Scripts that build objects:
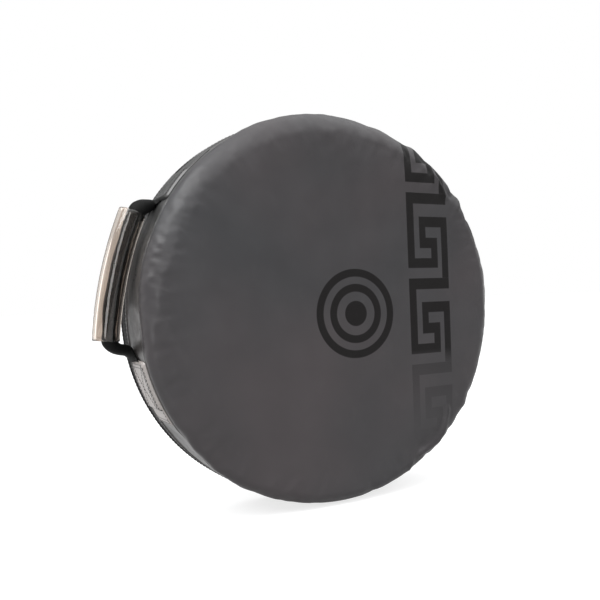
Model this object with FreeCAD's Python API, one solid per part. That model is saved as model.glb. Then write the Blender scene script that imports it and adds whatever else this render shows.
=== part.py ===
import FreeCAD, Part
import math
import os

# Round hand-held punch shield: a foam disc in a vinyl cover, with a sleeved
# carrying handle on its side, a hand grip and a forearm strap on its back,
# and a zip in the rear of its side wall.
#
# Frame: +X to the right when facing the strike face, +Y into the pad, +Z up.
# The origin is the centre of the strike face. Angles round the rim are taken
# about the pad's axis from +X towards +Z. Lengths are in millimetres.

# ---- driving dimensions ----------------------------------------------------

PAD_RADIUS = 200.0
PAD_DEPTH = 85.0
SKIN = 1.2                      # coated vinyl
SKIN_GAP = 0.3                  # slack between the cover and the foam
FACE_ROUND = 13.0               # soft rim of the strike face
GUSSET_START = 16.0             # where the face cover meets the side wall
REAR_STRIP_START = 66.0         # where the rear strip with the zip begins
BINDING_WIDTH = 4.0
BINDING_INSET = 3.0
BINDING_PROUD = 0.6
LAP_SEAM_Y = (61.0, 65.0)
LAP_SEAM_PROUD = 1.0

STRIKE_FOAM_END = 16.0          # firm layer behind the strike face
FRONT_CORE_END = 46.0
REAR_CORE_END = 73.5

# zip in the rear strip, from a closed end near the top to the lower left
ZIP_START = 60.0
ZIP_END = 250.0
ZIP_WINDOW_Y = (69.0, 79.0)
ZIP_COIL_Y = (72.6, 75.4)
ZIP_COIL_PROUD = 0.4
ZIP_COIL_BED = 0.2              # the coil is let this far into the foam side
ZIP_TAPE = 0.8
ZIP_STOP_MARGIN = 0.3           # degrees
ZIP_STOP_SPAN = 1.2             # degrees
SLIDER_ANGLE = 63.4
SLIDER_SPAN = 2.6               # degrees
SLIDER_Y = (70.0, 78.0)
SLIDER_PLATE = (201.0, 202.4)   # inner and outer radius of its top plate
SLIDER_FLANGE = 1.2
SLIDER_FLANGE_RADIUS = 199.9
LUG_GAP = 4.4                   # between the outer sides of the slider's two lugs
LUG_THICK = 0.9
LUG_SPAN = 0.7                  # degrees
LUG_RIM = 1.2                   # metal round the pin
PULL_PIN_RADIUS = 0.7
PULL_PIN_AT = 204.2             # distance from the pad's axis
PULL_CLEARANCE = 0.08
PULL_EYE_RADIUS = 1.5
PULL_EYE_HALF = 1.1             # half the eye's width
PULL_NECK_END = 6.0
PULL_BLADE_START = 5.0
PULL_CORNER = 2.4
PULL_LENGTH = 28.0
PULL_WIDTH = 7.0
PULL_THICK = 1.4
PULL_TILT = 9.5                 # degrees inward, so that its tip rests on the wall

# webbing and sleeves, shared by the side handle and the rear grip
WEB = 1.6
GRIP_WEB_WIDTH = 38.0
SLEEVE_OUTER = 12.25
SLEEVE_INNER = 9.25
SLEEVE_BOW = 4.5
ROLL_RADIUS = 7.6               # webbing rolled up inside the sleeve
ROLL_OFFSET = 1.2               # the roll lies towards the pad
MOUTH_WIDTH = 13.0              # webbing where it leaves the sleeve
MOUTH_THICK = 7.0
PATCH = 1.2                     # vinyl patch over a webbing end

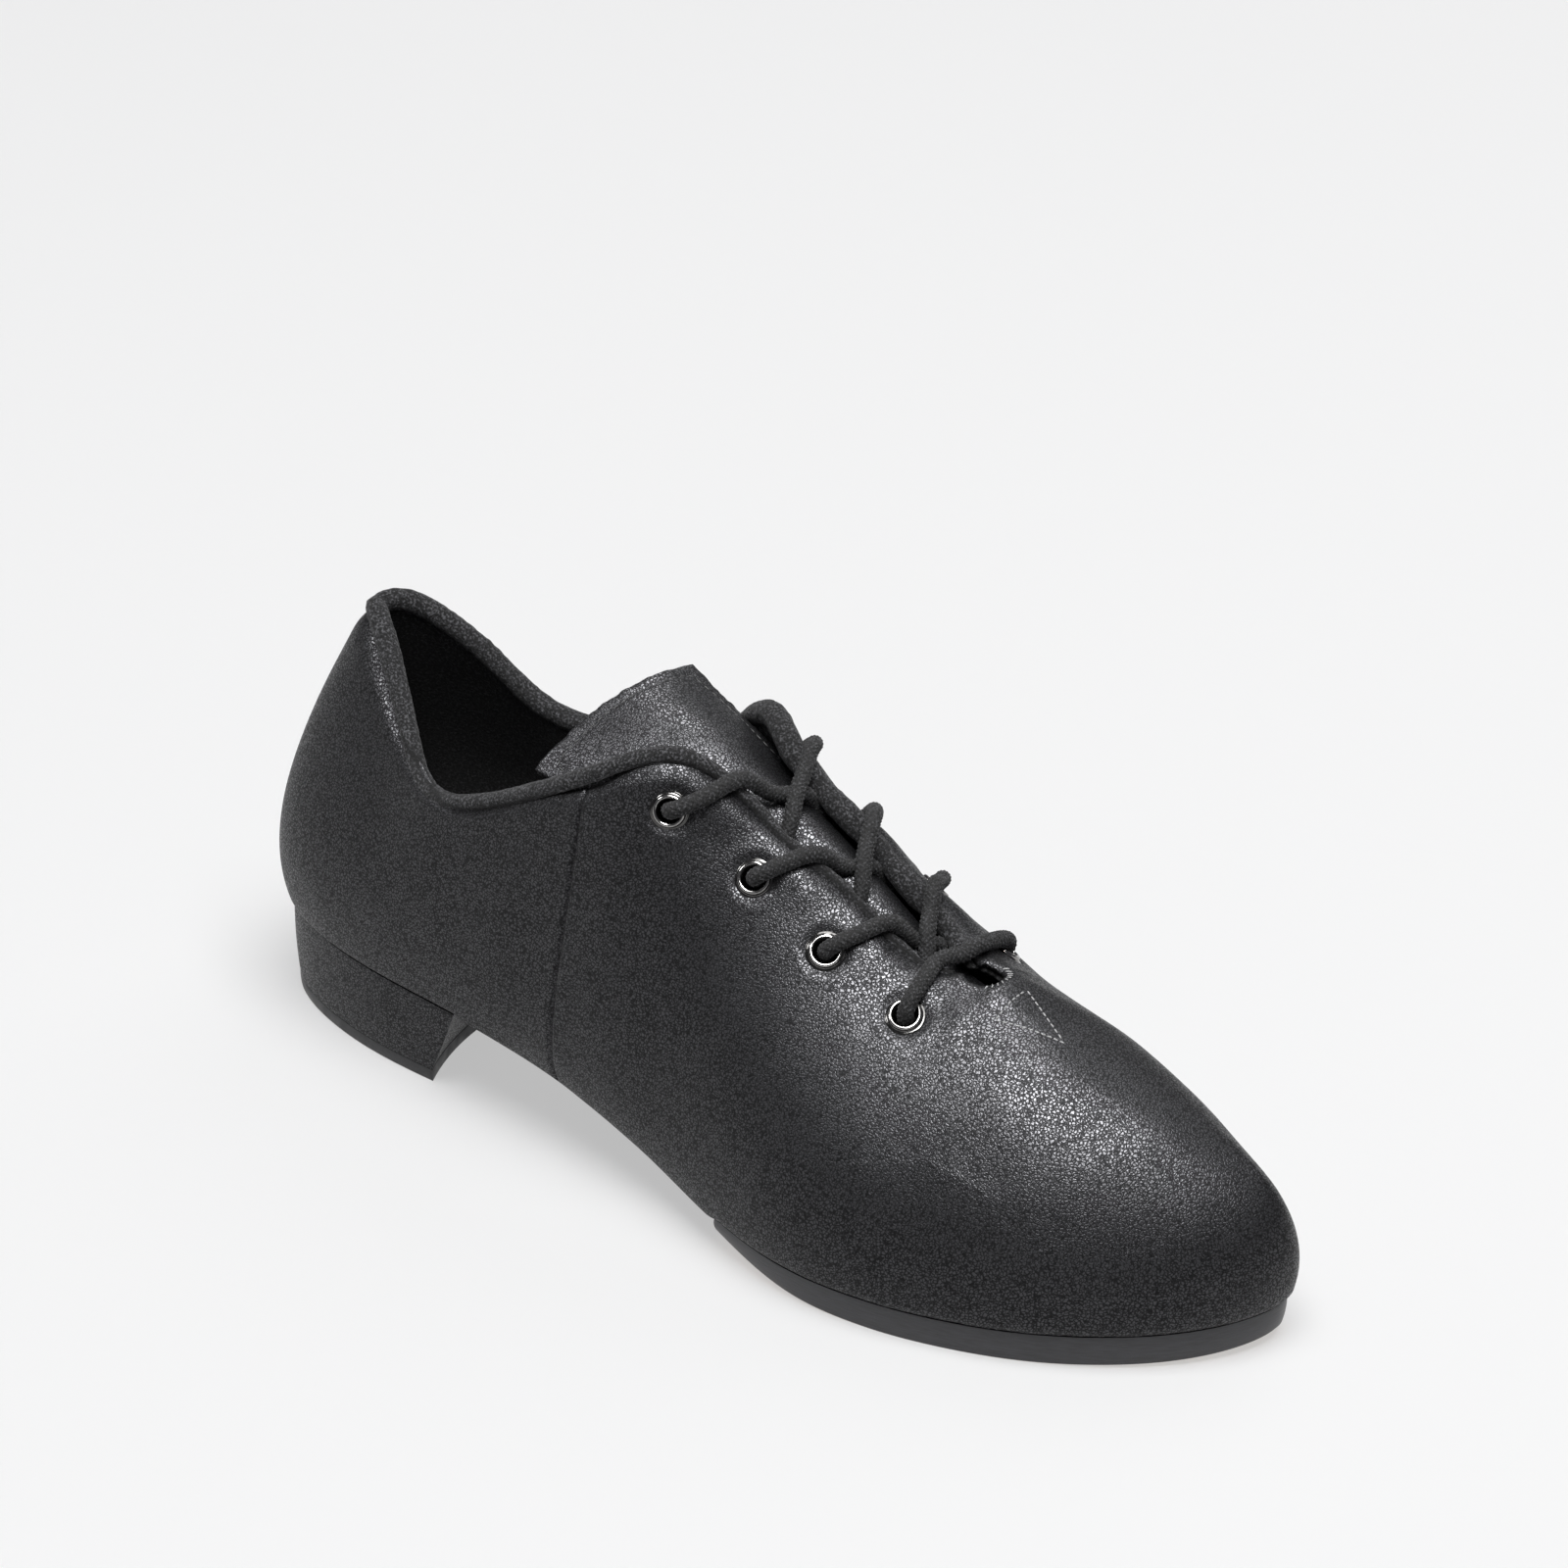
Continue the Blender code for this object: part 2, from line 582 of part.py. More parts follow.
def lace_route():
    """The whole lace: its ends are tucked inside at the top, and a bar crosses at the bottom."""
    first, second, third, fourth = EYELET_STATIONS
    route = lace_end("lateral", 0.0)[::-1]
    route += strand("lateral", first, "medial", second, False)
    route += strand("medial", second, "lateral", third, True)
    route += strand("lateral", third, "medial", fourth, False)
    bar_m = crossing("medial", fourth, 0)
    bar_l = crossing("lateral", fourth, 0)
    route += lace_over("medial", fourth, bar_m)[::-1]
    route += [bar_m, 0.5 * (bar_m + bar_l) + np.array([0.0, 0.0, 0.8]), bar_l]
    route += lace_over("lateral", fourth, bar_l)
    route += strand("medial", third, "lateral", fourth, True)[::-1]
    route += strand("lateral", second, "medial", third, False)[::-1]
    route += strand("medial", first, "lateral", second, True)[::-1]
    route += lace_end("medial", 2.0)
    return np.array(route)


def smooth_route(points, spacing):
    """A spline through the route's own points, with more points read along its long stretches."""
    length = np.concatenate([[0], np.cumsum(np.linalg.norm(np.diff(points, axis=0), axis=1))])
    keep = np.concatenate([[True], np.diff(length) > 0.05])
    knots = length[keep]
    reads = [knots[:1]]
    for start, end in zip(knots, knots[1:]):
        pieces = max(1, round((end - start) / spacing))
        reads.append(np.linspace(start, end, pieces + 1)[1:])
    return spline(knots, points[keep], np.concatenate(reads))


def shoelace(collection):
    points = smooth_route(lace_route(), 4.0)
    return tube("shoelace", points, LACE_RADIUS, 2, collection)


def tongue_grid(rows, columns):
    """The tongue's top surface."""
    knots = np.arange(len(TONGUE))
    values = spline(knots, TONGUE, np.linspace(0, len(TONGUE) - 1, rows))
    share = np.linspace(-1, 1, columns)[None, :]
    x, y, z, half, drop, lift, slant = (values[:, i:i + 1] for i in range(7))
    return np.stack([x + slant * share, y + half * share, z - drop * share**2 + lift * share], axis=2)


def tongue_layer(name, depth, thickness, collection):
    bm = bmesh.new()
    add_grid(bm, tongue_grid(13, 9), flip=True)
    sink(bm, depth)
    mesh = bpy.data.meshes.new(name)
    bm.to_mesh(mesh)
    bm.free()
    item = new_object(name, mesh, collection)
    thicken(item, thickness)
    return item


def material(name, colour, roughness, metallic=0.0):
    shade = bpy.data.materials.new(name)
    shade.use_nodes = True
    shader = shade.node_tree.nodes["Principled BSDF"]
    shader.inputs["Base Color"].default_value = (*colour, 1.0)
    shader.inputs["Roughness"].default_value = roughness
    shader.inputs["Metallic"].default_value = metallic
    return shade


def paint(items, shade):
    for item in items:
        item.data.materials.clear()
        item.data.materials.append(shade)


def main():
    for item in list(bpy.data.objects):
        bpy.data.objects.remove(item)
    parts = bpy.data.collections.new(OBJECT_NAME)
    cutters = bpy.data.collections.new("cutters")
    for collection in (parts, cutters):
        bpy.context.scene.collection.children.link(collection)

    rear = np.concatenate([np.linspace(0, 1.6, 7), np.linspace(2.0, SEAM_STATION - 0.01, 6)])
    front = np.concatenate([np.linspace(SEAM_STATION + 0.02, 7.6, 14), np.linspace(7.9, TOE_STATION, 9)])

    back_quarter = make_shell("back_quarter", rear, 0.0, LEATHER, parts)
    vamp = make_shell("vamp", front, 0.0, LEATHER, parts)
    quarter_lining = make_shell("quarter_lining", rear, LINING_DEPTH, LINING, parts)
    vamp_lining = make_shell("vamp_lining", front, LINING_DEPTH, LINING, parts)
    counter = make_shell("heel_counter", rear, STIFFENER_DEPTH, STIFFENER, parts, (0, 9), (4, 7))
    puff = make_shell("toe_puff", front, STIFFENER_DEPTH, STIFFENER, parts, (17, 22), (4, 8))

    floor = INNER_DEPTH + GAP
    rear_floor = np.concatenate([np.linspace(0, 1, 5), np.linspace(1.4, 3.5, 6)])
    front_floor = np.concatenate([np.linspace(5.3, 8.9, 9), np.linspace(9.3, TOE_STATION, 5)])
    heel_board = plate("heel_insole_board", rear_floor, BOARD_INSET, floor, floor + BOARD, parts)
    fore_board = plate("forefoot_insole_board", front_floor, BOARD_INSET, floor, floor + BOARD, parts)
    sock_low = floor + BOARD + GAP
    heel_sock_stations = np.concatenate([rear_floor, [SEAM_STATION - 0.05]])
    fore_sock_stations = np.concatenate([[SEAM_STATION + 0.05, 4.6], front_floor])
    heel_sock = plate("heel_sock", heel_sock_stations, BOARD_INSET, sock_low, sock_low + SOCK, parts)
    fore_sock = plate("forefoot_sock", fore_sock_stations, BOARD_INSET, sock_low, sock_low + SOCK, parts)
    heel_filler = plate("heel_filler", np.linspace(0, 2.25, 7), FILLER_INSET, GAP, floor - GAP, parts)
    fore_filler = plate("forefoot_filler", np.linspace(6.6, TOE_STATION, 9), FILLER_INSET, GAP,
                        floor - GAP, parts)

    block = heel_block(parts)
    lift = heel_top_lift(parts)
    sole = forefoot_sole(parts)
    nails = heel_nails((heel_board, heel_filler, block), parts, cutters)

    rings, bores = eyelets(parts, cutters)
    for bore in bores:
        cut(vamp, bore)
        cut(vamp_lining, bore)
    bindings = [collar_binding(parts)] + [facing_binding(side, parts) for side in SIDES]
    lace = shoelace(parts)
    tongue = tongue_layer("tongue", 0.0, TONGUE_LEATHER, parts)
    tongue_lining = tongue_layer("tongue_lining", TONGUE_LEATHER + 2 * GAP, TONGUE_LINING, parts)

    paint([back_quarter, vamp, tongue], material("black_leather", (0.018, 0.018, 0.02), 0.42))
    paint([quarter_lining, vamp_lining, tongue_lining], material("black_lining", (0.02, 0.02, 0.021), 0.95))
    paint(bindings, material("knit_binding", (0.016, 0.016, 0.017), 0.97))
    paint([counter, puff, heel_board, fore_board], material("fibre_board", (0.33, 0.24, 0.16), 0.9))
    paint([heel_filler, fore_filler], material("cork", (0.4, 0.27, 0.15), 0.95))
    paint([heel_sock, fore_sock], material("sock_foam", (0.022, 0.022, 0.024), 0.95))
    paint([sole], material("sole_leather", (0.02, 0.019, 0.019), 0.45))
    paint([block], material("heel_cover", (0.018, 0.018, 0.02), 0.4))
    paint([lift], material("rubber", (0.012, 0.012, 0.013), 0.55))
    paint(nails, material("nail_steel", (0.45, 0.45, 0.46), 0.4, 1.0))
    paint(rings[:1], material("black_nickel", (0.09, 0.09, 0.095), 0.28, 1.0))
    paint([lace], material("lace", (0.014, 0.014, 0.015), 0.85))


main()
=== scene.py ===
"""Looks of the dance shoe: leather, knit roll, laces, eyelets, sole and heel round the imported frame.

Shapes are worked out in station millimetres, measured from the back of the heel. The walls come from
the same tables as the CAD; the collar, the tongue and the lace are finer here. place() turns them
into the frame's metres. Bodies: rear, forefoot, tongue_flap.
"""
import itertools
import math

import bmesh
import bpy
import numpy as np
from mathutils import Matrix, Vector
from mathutils.bvhtree import BVHTree

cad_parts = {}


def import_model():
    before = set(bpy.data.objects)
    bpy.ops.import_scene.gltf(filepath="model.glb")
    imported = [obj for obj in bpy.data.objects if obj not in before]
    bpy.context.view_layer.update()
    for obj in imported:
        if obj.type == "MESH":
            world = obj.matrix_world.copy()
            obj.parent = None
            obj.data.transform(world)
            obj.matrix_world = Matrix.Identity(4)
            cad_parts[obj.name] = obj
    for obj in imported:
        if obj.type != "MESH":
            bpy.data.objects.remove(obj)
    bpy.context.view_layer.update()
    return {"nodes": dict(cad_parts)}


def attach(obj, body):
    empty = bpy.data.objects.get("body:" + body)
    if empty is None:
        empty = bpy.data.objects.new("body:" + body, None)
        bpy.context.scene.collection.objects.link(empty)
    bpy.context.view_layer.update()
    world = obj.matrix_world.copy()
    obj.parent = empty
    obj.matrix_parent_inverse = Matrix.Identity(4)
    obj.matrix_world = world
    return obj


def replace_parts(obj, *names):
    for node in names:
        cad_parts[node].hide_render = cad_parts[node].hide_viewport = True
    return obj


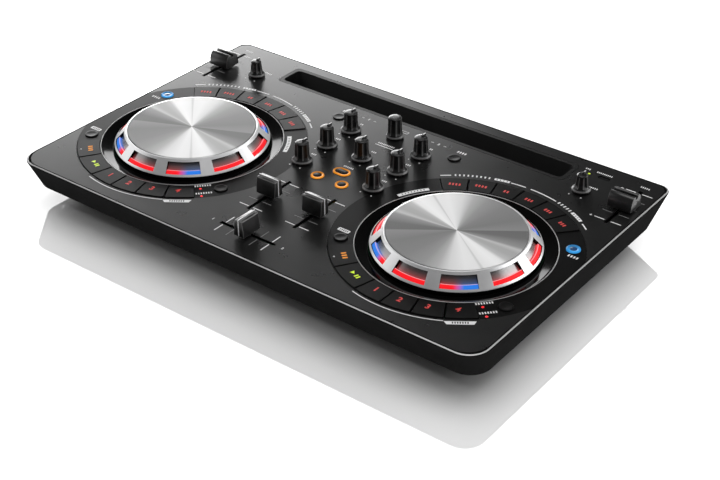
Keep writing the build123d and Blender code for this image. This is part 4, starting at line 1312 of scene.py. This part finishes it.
class CONTROLLER_OT_buttons(bpy.types.Operator):
    """Push buttons, their lit rings and the indicator lamps"""
    bl_idname = "controller.buttons"
    bl_label = "Buttons"

    def execute(self, context):
        colours = context.scene.controller_colours
        for side, _ in SIDES:
            for name, kind in (("sync", "blue"), ("shift", "plain"), ("mode", "plain"), ("load", "plain"),
                               ("phones_cue", "orange")):
                button(f"{side}_{name}_button", kind, colours)
        button("select_button", "orange", colours)
        indicators()
        return {"FINISHED"}


class CONTROLLER_OT_marks(bpy.types.Operator):
    """Printed scales, legends and outlines, and painted gap shadows along the keys"""
    bl_idname = "controller.marks"
    bl_label = "Marks"

    def execute(self, context):
        for side, sign in SIDES:
            piece(f"{side}_deck_print", joined(deck_marks(side, sign)), "print_white", "chassis")
            piece(f"{side}_plate_letters", joined(plate_letters(side)), "panel_satin", "chassis")
            key_legends(side)
            key_edges(side)
        piece("mixer_print", joined(mixer_marks()), "print_white", "chassis")
        piece("fader_ticks_bright", joined(fader_marks(True)), "print_white", "chassis")
        piece("fader_ticks_dim", joined(fader_marks(False)), "print_dim", "chassis")
        return {"FINISHED"}


class CONTROLLER_PT_panel(bpy.types.Panel):
    """Lists the steps that build the controller"""
    bl_idname = "CONTROLLER_PT_panel"
    bl_label = "DJ controller"
    bl_space_type = "VIEW_3D"
    bl_region_type = "UI"
    bl_category = "Controller"

    def draw(self, context):
        for step in STEPS:
            self.layout.operator(step.bl_idname)


STEPS = (CONTROLLER_OT_stage, CONTROLLER_OT_finishes, CONTROLLER_OT_jogs, CONTROLLER_OT_knobs,
         CONTROLLER_OT_faders, CONTROLLER_OT_buttons, CONTROLLER_OT_marks)
GROUPS = {"controller_stage": ControllerStage, "controller_sizes": ControllerSizes,
          "controller_colours": ControllerColours}


def register():
    for group in (*GROUPS.values(), *STEPS, CONTROLLER_PT_panel):
        bpy.utils.register_class(group)
    for name, group in GROUPS.items():
        setattr(bpy.types.Scene, name, bpy.props.PointerProperty(type=group))


def unregister():
    for name in GROUPS:
        delattr(bpy.types.Scene, name)
    for group in reversed((*GROUPS.values(), *STEPS, CONTROLLER_PT_panel)):
        bpy.utils.unregister_class(group)


def main():
    register()
    for step in STEPS:
        family, name = step.bl_idname.split(".")
        getattr(getattr(bpy.ops, family), name)()


if __name__ == "__main__":
    main()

- _Requirements_: Begin with the line containing "obj.matrix_world = Matrix.Identity(4)", end with the line containing "bpy.context.scene.collection.objects.link(empty)", and transcribe exactly every line in that span, with nothing added.

- _Problem solution_:
            obj.matrix_world = Matrix.Identity(4)
            cad_parts[obj.name] = obj
    for obj in imported:
        if obj.type != "MESH":
            bpy.data.objects.remove(obj)
    bpy.context.view_layer.update()
    return {"nodes": dict(cad_parts)}


def attach(obj, body):
    empty = bpy.data.objects.get("body:" + body)
    if empty is None:
        empty = bpy.data.objects.new("body:" + body, None)
        bpy.context.scene.collection.objects.link(empty)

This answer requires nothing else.